Astronomers have found the best evidence yet for an elusive class of black hole known as an "intermediate-mass".

A report published on Tuesday in the Astrophysical Journal explained that so-called intermediate-mass black holes (or IMBHs) are a long-sought "missing link" in black hole evolution.

Scientists said they have been particularly difficult to find because they are smaller and less active than supermassive black holes.

University of New Hampshire astronomer Lin Dacheng-who published the report-said that he and his team essentially caught an IMBH in the act of eating up a star that came "too close to its gravitational pull".

The team followed up work from NASA's Chandra X-ray Observatory and the European Space Agency's X-ray Multi-Mirror Mission, after they spotted a powerful X-ray fl are in 2006.

The researchers in 2006 weren't sure if the source was inside or outside our galaxy.
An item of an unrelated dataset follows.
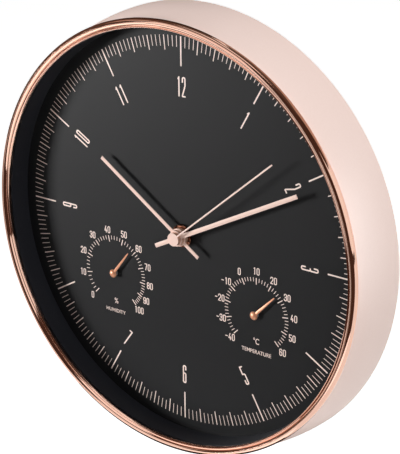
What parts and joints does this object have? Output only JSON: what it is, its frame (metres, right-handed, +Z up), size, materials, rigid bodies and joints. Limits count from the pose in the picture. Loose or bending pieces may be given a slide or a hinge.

They did, however, attribute it to a star being torn apart after coming too close to a gravitationally powerful compact object, such as a black hole.

Lin said his team used data collected from NASA's Hubble Space Telescope and European Space Agency X-ray detection satellites to resolve its precise location.

Hubble was pointed at the X-ray source, and found the X-rays emanated from a distant, dense star cluster on the outskirts of another galaxy.

The scientists said in the paper, that at about 50,000 times the mass of our Sun, the black hole is smaller than the supermassive black holes that lie at the cores of large galaxies, but larger than stellar-mass black holes formed by the collapse of a massive star.

Though there have been a few other IMBH candidates, researchers consider these new observations the strongest evidence yet for mid-sized black holes in the universe.

"Intermediate-mass black holes are very elusive objects, and so it is critical to carefully consider and rule out alternative explanations for each candidate," said Lin. "That is what Hubble has allowed us to do for our candidate."

Scientists said that confirming one IMBH creates the possibility that many others remain undetected, and raises questions about how a supermassive black hole might grow from an IMBH, how IMBHs themselves form, and if dense star clusters are their favored home.

"Adding further X-ray observations allowed us to understand the total energy output," said team member Natalie Webb, from the Universite de Toulouse in France.

"This helps us to understand the type of star that was disrupted by the black hole.

"Studying the origin and evolution of the intermediate mass black holes will finally give an answer as to how the supermassive black holes that we find in the centres of massive galaxies came to exist," Webb added.